Years ago when I was first exposed to the Strengths idea of Marcus Buckingham and those who had researched this issue before him, as soon as I heard it - it made all the sense in the world.
Of course it is better to build on your strengths rather than trying to improve weaknesses.
Here is another, similar idea, from the Heath brothers (authors of Made to Stick). They tell the story of a troubled teenager named Bobby. He was in danger of being kicked out of school. His counselor asked him an interesting question.
Instead of focusing on Bobby's problems, he asked Bobby, "Are there classes where you don't get in trouble?"
It turns out there was such a class, it was Ms. Smith's class. So the counselor asked why Ms. Smith's class was different and soon there were concrete answers. Ms. Smith did things differently for Bobby and it worked. Now there was a way forward and soon all of Bobby's teachers were doing the same thing for him.
Here is what the Heath brothers point out.
We are wired to focus on what is not working. This is just like focusing on weaknesses in performance reviews. This is why the news is full of what is wrong, bad, dangerous problematic… that is what we are drawn to.
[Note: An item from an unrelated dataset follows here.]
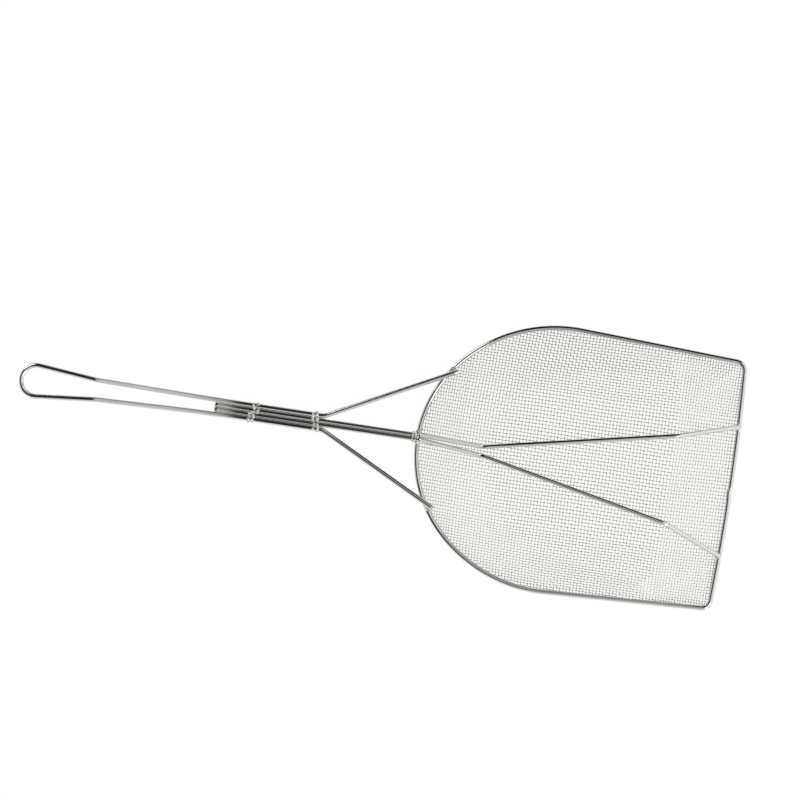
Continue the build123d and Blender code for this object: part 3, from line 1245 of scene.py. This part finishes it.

The counselor asked - what is working and how can we do more of it? That is similar to asking - what are your strengths and how can we make you even stronger in those areas?
What a great perspective!
And I recommend you try it right now…
Ask - what is working? What is working very well? And how can I do more of what is working?
If you remember the Pareto Principle which says, we get 80% of our results from 20% of our efforts… Well, what is working is what generates 80% of your results. If you find out how to spend more time doing what is working, you are bound to generate even more results.